WHAT YOU HAVE TO DO: Restate every line of the material, word for word.

## Begin PROVIDED MATERIAL

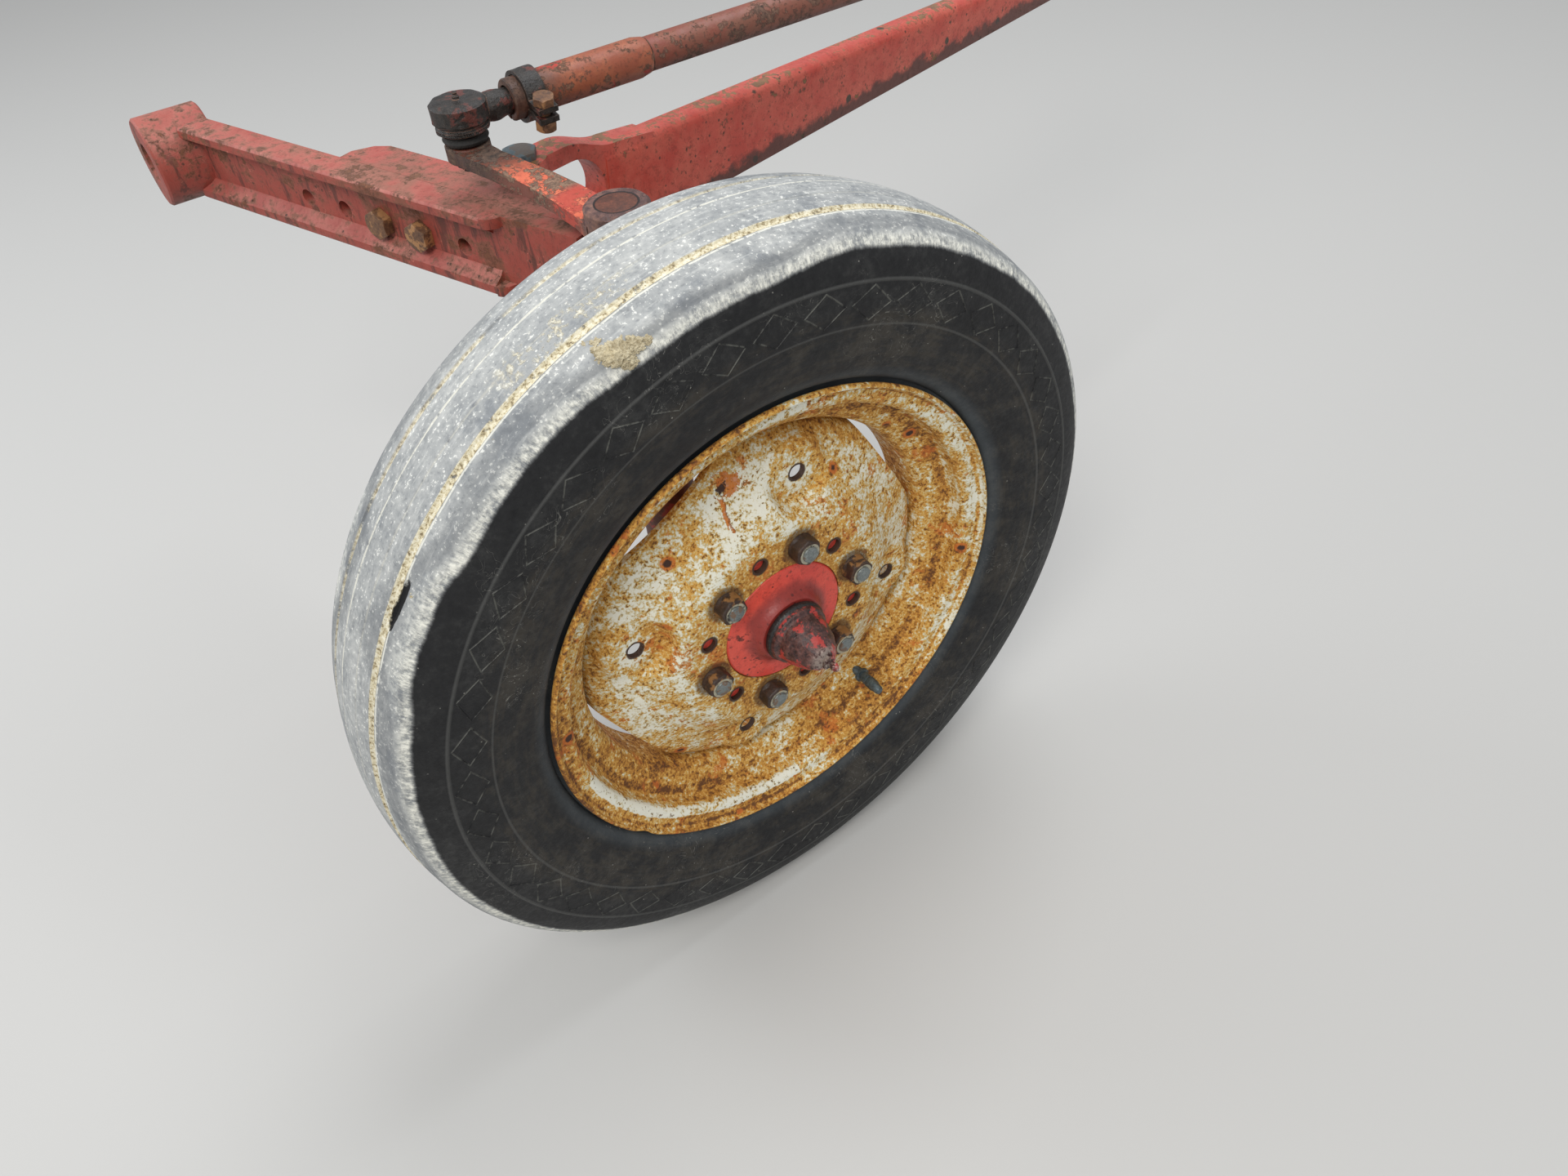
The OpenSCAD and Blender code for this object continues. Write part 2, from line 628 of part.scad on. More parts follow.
// radius over the corner's, share of the bearing's height
module thrust_bearing() {
    steps = [[-1, 0], [0, 0.063], [0, 0.413], [-1.6, 0.463], [-1.6, 0.538], [0, 0.588], [0, 0.938], [-1, 1]];
    color([0.28, 0.24, 0.22])
    translate([-kingpin_back, kingpin_out, -housing_bottom - gap - thrust_h]) difference() {
        rotate_extrude() polygon(concat([[0, 0]], [for (p = steps) [corner_r + p[0], thrust_h * p[1]]],
            [[0, thrust_h]]));
        translate([0, 0, -1]) cylinder(d = kingpin_d + 2 * run, h = thrust_h + 2);
    }
}

// STEERING ARM: a bar that leaves its boss level, bends up and swells into the ball stud's eye
// share of the arm's length, rear edge and front edge as shares of its width
arm_edges = [[0.058, 0.742, 0.742], [0.117, 0.606, 0.621], [0.187, 0.5, 0.503], [0.333, 0.485, 0.439],
    [0.49, 0.403, 0.436], [0.63, 0.27, 0.506], [0.782, 0.17, 0.585], [0.875, 0.242, 0.576],
    [0.98, 0.485, 0.542]];
// share of the arm's length, share of its rise
arm_bends = [[0, 0], [0.117, 0], [0.175, 0.023], [0.233, 0.1], [0.706, 0.9], [0.764, 0.977], [0.823, 1],
    [1, 1]];
module arm_plan() {
    polygon(concat([for (p = arm_edges) [arm_len * p[0], -arm_w * p[1]]],
        [for (i = [len(arm_edges) - 1 : -1 : 0]) [arm_len * arm_edges[i][0], arm_w * arm_edges[i][2]]]));
}

module arm_side() {
    low = [for (p = arm_bends) [arm_len * p[0], arm_z + arm_rise * p[1]]];
    polygon(concat(low, [for (i = [len(low) - 1 : -1 : 0]) [low[i][0], low[i][1] + arm_t]]));
}

// boss of a given height with its edges turned off, the lower and the upper by their own sizes
module turned_boss(d, h, low_edge, top_edge) {
    rotate_extrude() polygon([[0, 0], [d / 2 - low_edge, 0], [d / 2, low_edge], [d / 2, h - top_edge],
        [d / 2 - top_edge, h], [0, h]]);
}

module steering_arm() {
    boss_h = arm_boss_top - arm_boss_low;
    color([0.45, 0.2, 0.15])
    translate([-kingpin_back, kingpin_out, 0]) difference() {
        union() {
            translate([0, 0, arm_boss_low]) turned_boss(arm_boss_d, boss_h, 1, 2.4);
            rotate([0, 0, arm_angle]) intersection() {
                linear_extrude(height = 2 * arm_boss_top) arm_plan();
                translate([0, arm_boss_d, 0]) rotate([90, 0, 0]) linear_extrude(height = 2 * arm_boss_d) arm_side();
            }
            translate([ball_fwd, -ball_in, eye_z - eye_proud])
                turned_boss(arm_eye_d, arm_t + 2 * eye_proud, 1, 1);
        }
        translate([0, 0, arm_boss_low - 5]) cylinder(d = kingpin_d, h = boss_h + 10);
        translate([ball_fwd, -ball_in, eye_z - 5]) cylinder(r = stud_r, h = arm_t + 10);
    }
}

module dust_washer() {
    color([0.2, 0.16, 0.14])
    translate([-kingpin_back, kingpin_out, housing_top + gap]) difference() {
        cylinder(d = housing_od - 8, h = boss_gap - 2 * gap);
        translate([0, 0, -1]) cylinder(d = kingpin_d + 2 * run, h = 2 * boss_gap);
    }
}

// ball stud: ball, neck and a shank held in the arm's eye, with a thread below
module stud_body() {
    under = -eye_proud - nut_play;
    tip = under - stud_nut_h - 0.2;
    neck_top = ball_z - eye_z - ball_d / 2 + 3;
    sphere(d = ball_d);
    translate([0, 0, eye_z - ball_z]) rotate_extrude() polygon([[0, tip], [stud_neck_r - 1, tip],
        [stud_neck_r, tip + 1], [stud_neck_r, under - 0.1], [stud_r, under], [stud_r, arm_t + 4],
        [stud_neck_r, arm_t + 6.5], [stud_neck_r, neck_top], [0, neck_top]]);
}

module ball_stud() {
    color([0.35, 0.33, 0.32])
    translate([ball_x, ball_y, ball_z]) stud_body();
}

// castle nut under the arm's eye
module stud_nut() {
    color([0.16, 0.12, 0.1])
    translate([ball_x, ball_y, eye_z - eye_proud - nut_play - stud_nut_h]) difference() {
        union() {
            translate([0, 0, 3]) turned_hex(2.75 * stud_r, stud_nut_h - 3, true);
            cylinder(r = 1.125 * stud_r, h = 4);
        }
        translate([0, 0, -1]) cylinder(r = stud_neck_r, h = 20, $fn = 32);
        for (a = [0 : 60 : 120]) rotate([0, 0, a]) translate([-15, -1.6, -1]) cube([30, 3.2, 3.6]);
    }
}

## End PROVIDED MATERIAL

WRITTEN RESPONSE:
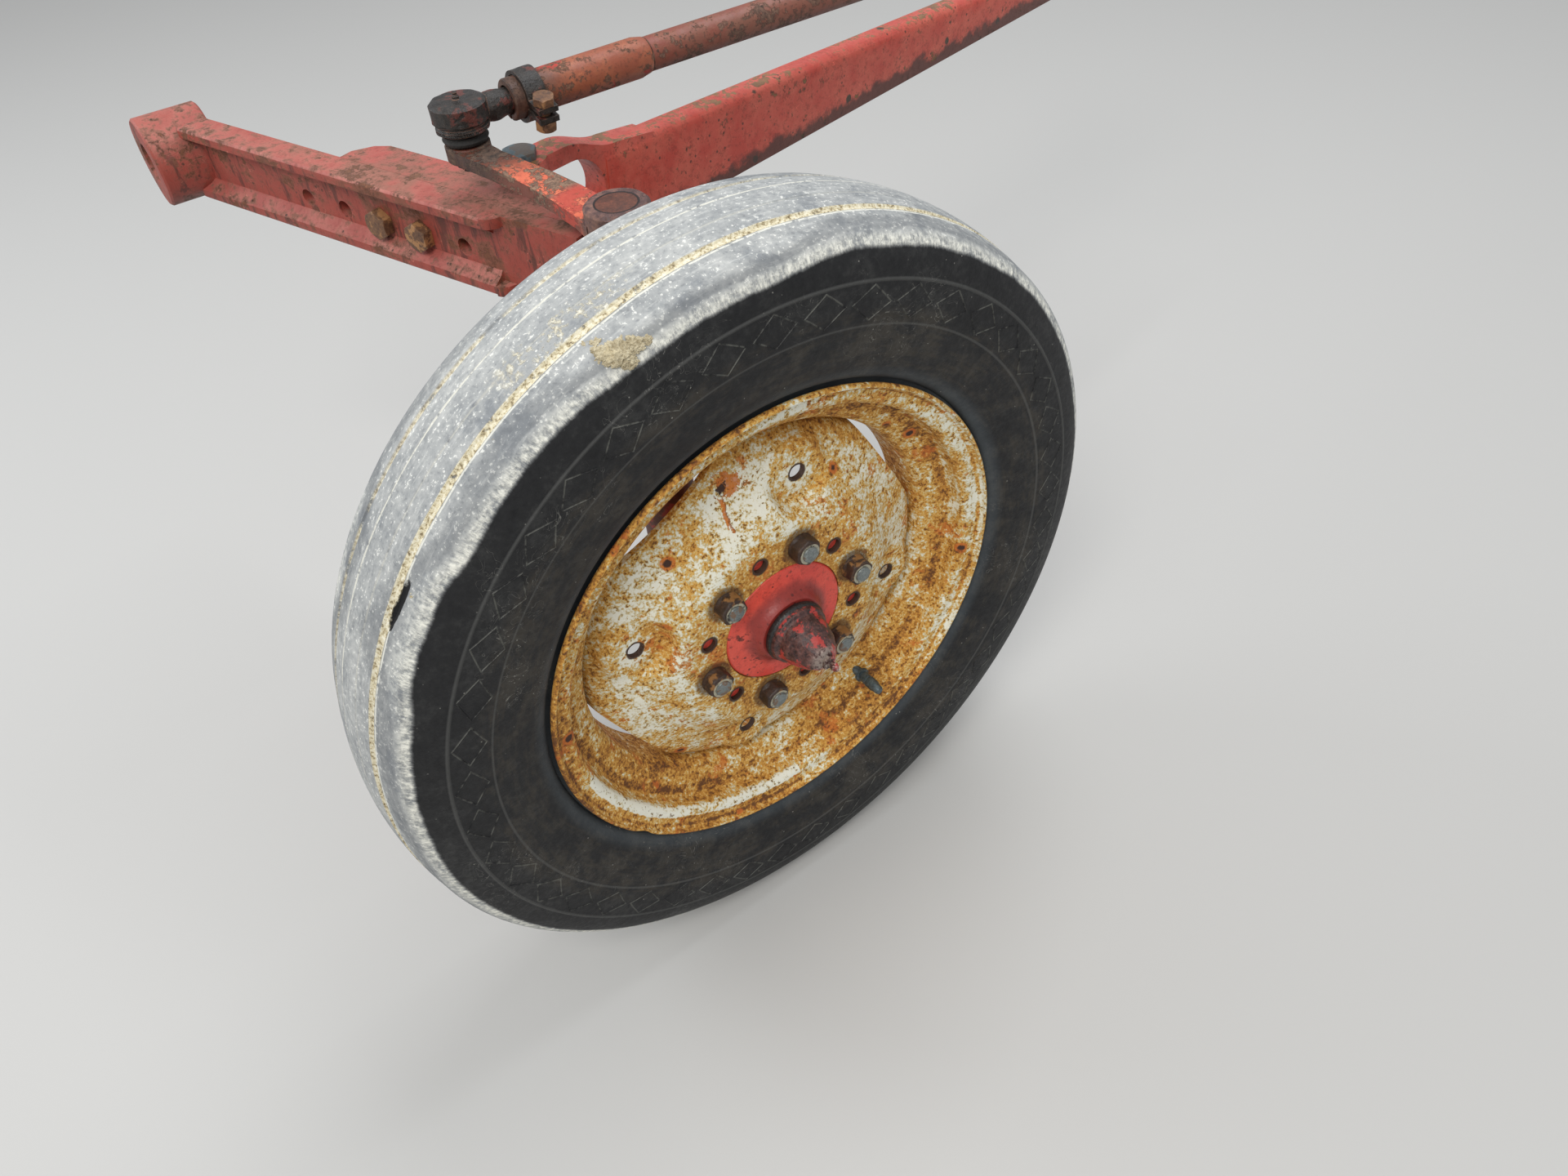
The OpenSCAD and Blender code for this object continues. Write part 2, from line 628 of part.scad on. More parts follow.
// radius over the corner's, share of the bearing's height
module thrust_bearing() {
    steps = [[-1, 0], [0, 0.063], [0, 0.413], [-1.6, 0.463], [-1.6, 0.538], [0, 0.588], [0, 0.938], [-1, 1]];
    color([0.28, 0.24, 0.22])
    translate([-kingpin_back, kingpin_out, -housing_bottom - gap - thrust_h]) difference() {
        rotate_extrude() polygon(concat([[0, 0]], [for (p = steps) [corner_r + p[0], thrust_h * p[1]]],
            [[0, thrust_h]]));
        translate([0, 0, -1]) cylinder(d = kingpin_d + 2 * run, h = thrust_h + 2);
    }
}

// STEERING ARM: a bar that leaves its boss level, bends up and swells into the ball stud's eye
// share of the arm's length, rear edge and front edge as shares of its width
arm_edges = [[0.058, 0.742, 0.742], [0.117, 0.606, 0.621], [0.187, 0.5, 0.503], [0.333, 0.485, 0.439],
    [0.49, 0.403, 0.436], [0.63, 0.27, 0.506], [0.782, 0.17, 0.585], [0.875, 0.242, 0.576],
    [0.98, 0.485, 0.542]];
// share of the arm's length, share of its rise
arm_bends = [[0, 0], [0.117, 0], [0.175, 0.023], [0.233, 0.1], [0.706, 0.9], [0.764, 0.977], [0.823, 1],
    [1, 1]];
module arm_plan() {
    polygon(concat([for (p = arm_edges) [arm_len * p[0], -arm_w * p[1]]],
        [for (i = [len(arm_edges) - 1 : -1 : 0]) [arm_len * arm_edges[i][0], arm_w * arm_edges[i][2]]]));
}

module arm_side() {
    low = [for (p = arm_bends) [arm_len * p[0], arm_z + arm_rise * p[1]]];
    polygon(concat(low, [for (i = [len(low) - 1 : -1 : 0]) [low[i][0], low[i][1] + arm_t]]));
}

// boss of a given height with its edges turned off, the lower and the upper by their own sizes
module turned_boss(d, h, low_edge, top_edge) {
    rotate_extrude() polygon([[0, 0], [d / 2 - low_edge, 0], [d / 2, low_edge], [d / 2, h - top_edge],
        [d / 2 - top_edge, h], [0, h]]);
}

module steering_arm() {
    boss_h = arm_boss_top - arm_boss_low;
    color([0.45, 0.2, 0.15])
    translate([-kingpin_back, kingpin_out, 0]) difference() {
        union() {
            translate([0, 0, arm_boss_low]) turned_boss(arm_boss_d, boss_h, 1, 2.4);
            rotate([0, 0, arm_angle]) intersection() {
                linear_extrude(height = 2 * arm_boss_top) arm_plan();
                translate([0, arm_boss_d, 0]) rotate([90, 0, 0]) linear_extrude(height = 2 * arm_boss_d) arm_side();
            }
            translate([ball_fwd, -ball_in, eye_z - eye_proud])
                turned_boss(arm_eye_d, arm_t + 2 * eye_proud, 1, 1);
        }
        translate([0, 0, arm_boss_low - 5]) cylinder(d = kingpin_d, h = boss_h + 10);
        translate([ball_fwd, -ball_in, eye_z - 5]) cylinder(r = stud_r, h = arm_t + 10);
    }
}

module dust_washer() {
    color([0.2, 0.16, 0.14])
    translate([-kingpin_back, kingpin_out, housing_top + gap]) difference() {
        cylinder(d = housing_od - 8, h = boss_gap - 2 * gap);
        translate([0, 0, -1]) cylinder(d = kingpin_d + 2 * run, h = 2 * boss_gap);
    }
}

// ball stud: ball, neck and a shank held in the arm's eye, with a thread below
module stud_body() {
    under = -eye_proud - nut_play;
    tip = under - stud_nut_h - 0.2;
    neck_top = ball_z - eye_z - ball_d / 2 + 3;
    sphere(d = ball_d);
    translate([0, 0, eye_z - ball_z]) rotate_extrude() polygon([[0, tip], [stud_neck_r - 1, tip],
        [stud_neck_r, tip + 1], [stud_neck_r, under - 0.1], [stud_r, under], [stud_r, arm_t + 4],
        [stud_neck_r, arm_t + 6.5], [stud_neck_r, neck_top], [0, neck_top]]);
}

module ball_stud() {
    color([0.35, 0.33, 0.32])
    translate([ball_x, ball_y, ball_z]) stud_body();
}

// castle nut under the arm's eye
module stud_nut() {
    color([0.16, 0.12, 0.1])
    translate([ball_x, ball_y, eye_z - eye_proud - nut_play - stud_nut_h]) difference() {
        union() {
            translate([0, 0, 3]) turned_hex(2.75 * stud_r, stud_nut_h - 3, true);
            cylinder(r = 1.125 * stud_r, h = 4);
        }
        translate([0, 0, -1]) cylinder(r = stud_neck_r, h = 20, $fn = 32);
        for (a = [0 : 60 : 120]) rotate([0, 0, a]) translate([-15, -1.6, -1]) cube([30, 3.2, 3.6]);
    }
}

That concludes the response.